What the exercise asks ▸ Repeat the whole of the data, keeping every detail the same.
····················
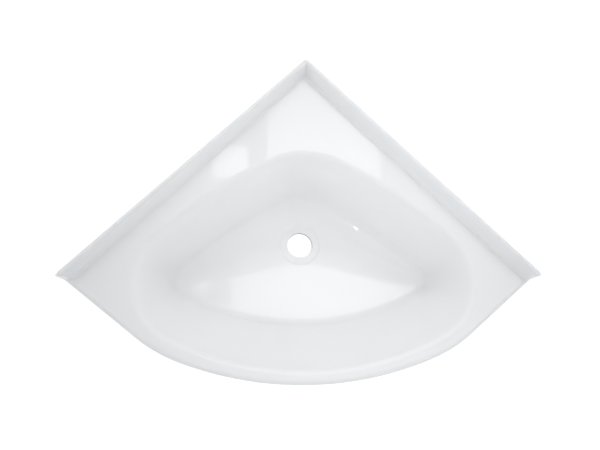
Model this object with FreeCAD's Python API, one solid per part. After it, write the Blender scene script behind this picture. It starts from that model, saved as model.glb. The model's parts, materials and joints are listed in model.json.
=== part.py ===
import FreeCAD
import Part
import math
import os

# Corner basin: a white vacuum-formed shell with an upstand along both walls,
# stiffened below with plywood and hung from two walls on steel angle brackets.
#
# Millimetres and degrees. The origin is the centre of the waste hole on its seat,
# +Z is up, +Y points to the corner of the room and +X to the right. The part is
# the same left and right of the plane X = 0.

# ---- bowl ----
BOWL_DEPTH = 112.0         # deck to waste seat
RIM_RADIUS = 8.0           # rounding between the deck and the bowl
CREASE_DEPTH = 98.0        # deck to the foot of the bowl's walls
CREASE_RADIUS = 14.0       # hollow at the foot of the walls
CREASE_TILT = 3.0          # the foot of the walls rises towards the front
WALL_LEAN = 62.0           # slope of the walls where they meet rim and hollow
WALL_EASE = 17.0           # over which the walls turn to their own slope
FLOOR_LEAN = 12.0          # slope of the floor where the hollow ends
FLOOR_EASE = 9.0           # over which the floor turns to its own slope

# An outline of the bowl is a rounded triangle of tangent arcs: one across the
# back, two long sides, two corners and one across the front, whose radius
# follows. The angles say where one arc takes over from the next.
SIDE_FROM = 63.5           # from the back arc to the side arc
SIDE_TO = 47.0             # from the side arc to the corner arc
FRONT_FROM = -63.0         # from the corner arc to the front arc
RIM_BACK = 94.0            # waste hole to the back of the rim
RIM_BACK_RADIUS = 97.0
RIM_SIDE_RADIUS = 574.0
RIM_CORNER_RADIUS = 73.0
CREASE_BACK = 70.5         # waste hole to the back of the foot of the walls
CREASE_BACK_RADIUS = 62.0
CREASE_SIDE_RADIUS = 588.0
CREASE_CORNER_RADIUS = 26.0

# Fall of the floor from the foot of the walls to the waste, as shares of the way
# in and of the way down.
FLOOR_FALL = ((0.5, 0.52), (0.85, 0.88), (1.0, 1.0))

# ---- waste ----
WASTE_HOLE = 37.0          # diameter
WASTE_SEAT = 57.0          # diameter of the flat that a waste flange sits on
WASTE_STEP = 2.0           # depth of the seat below the floor of the bowl
WASTE_STEP_FLARE = 1.5     # how far the step leans outwards
DOUBLER_WIDTH = 15.0       # radial width of the ring bonded under the seat
DOUBLER_THICKNESS = 5.0

# ---- plan of the shell, from the rim of the bowl outwards ----
WALL_LEDGE = 39.9          # rim to the wall, where they are closest
FRONT_LEDGE = 17.6         # rim to the middle of the bowed front
RETURN_LEDGE = 22.3        # rim to the short straight sides beside the front
WALL_LEG = 405.0           # length of each wall face, from the room corner
BLEND_RADIUS = 185.0       # easing from the bow into each return side
BOW_SHARE = 0.555          # share of the return side's angle that the bow turns
CORNER_RADIUS = 5.0        # vertical edge in the room corner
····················
Solution for this problem ▸
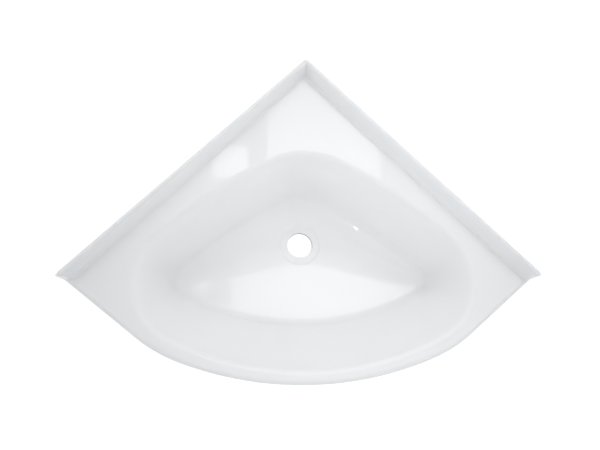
Model this object with FreeCAD's Python API, one solid per part. After it, write the Blender scene script behind this picture. It starts from that model, saved as model.glb. The model's parts, materials and joints are listed in model.json.
=== part.py ===
import FreeCAD
import Part
import math
import os

# Corner basin: a white vacuum-formed shell with an upstand along both walls,
# stiffened below with plywood and hung from two walls on steel angle brackets.
#
# Millimetres and degrees. The origin is the centre of the waste hole on its seat,
# +Z is up, +Y points to the corner of the room and +X to the right. The part is
# the same left and right of the plane X = 0.

# ---- bowl ----
BOWL_DEPTH = 112.0         # deck to waste seat
RIM_RADIUS = 8.0           # rounding between the deck and the bowl
CREASE_DEPTH = 98.0        # deck to the foot of the bowl's walls
CREASE_RADIUS = 14.0       # hollow at the foot of the walls
CREASE_TILT = 3.0          # the foot of the walls rises towards the front
WALL_LEAN = 62.0           # slope of the walls where they meet rim and hollow
WALL_EASE = 17.0           # over which the walls turn to their own slope
FLOOR_LEAN = 12.0          # slope of the floor where the hollow ends
FLOOR_EASE = 9.0           # over which the floor turns to its own slope

# An outline of the bowl is a rounded triangle of tangent arcs: one across the
# back, two long sides, two corners and one across the front, whose radius
# follows. The angles say where one arc takes over from the next.
SIDE_FROM = 63.5           # from the back arc to the side arc
SIDE_TO = 47.0             # from the side arc to the corner arc
FRONT_FROM = -63.0         # from the corner arc to the front arc
RIM_BACK = 94.0            # waste hole to the back of the rim
RIM_BACK_RADIUS = 97.0
RIM_SIDE_RADIUS = 574.0
RIM_CORNER_RADIUS = 73.0
CREASE_BACK = 70.5         # waste hole to the back of the foot of the walls
CREASE_BACK_RADIUS = 62.0
CREASE_SIDE_RADIUS = 588.0
CREASE_CORNER_RADIUS = 26.0

# Fall of the floor from the foot of the walls to the waste, as shares of the way
# in and of the way down.
FLOOR_FALL = ((0.5, 0.52), (0.85, 0.88), (1.0, 1.0))

# ---- waste ----
WASTE_HOLE = 37.0          # diameter
WASTE_SEAT = 57.0          # diameter of the flat that a waste flange sits on
WASTE_STEP = 2.0           # depth of the seat below the floor of the bowl
WASTE_STEP_FLARE = 1.5     # how far the step leans outwards
DOUBLER_WIDTH = 15.0       # radial width of the ring bonded under the seat
DOUBLER_THICKNESS = 5.0

# ---- plan of the shell, from the rim of the bowl outwards ----
WALL_LEDGE = 39.9          # rim to the wall, where they are closest
FRONT_LEDGE = 17.6         # rim to the middle of the bowed front
RETURN_LEDGE = 22.3        # rim to the short straight sides beside the front
WALL_LEG = 405.0           # length of each wall face, from the room corner
BLEND_RADIUS = 185.0       # easing from the bow into each return side
BOW_SHARE = 0.555          # share of the return side's angle that the bow turns
CORNER_RADIUS = 5.0        # vertical edge in the room corner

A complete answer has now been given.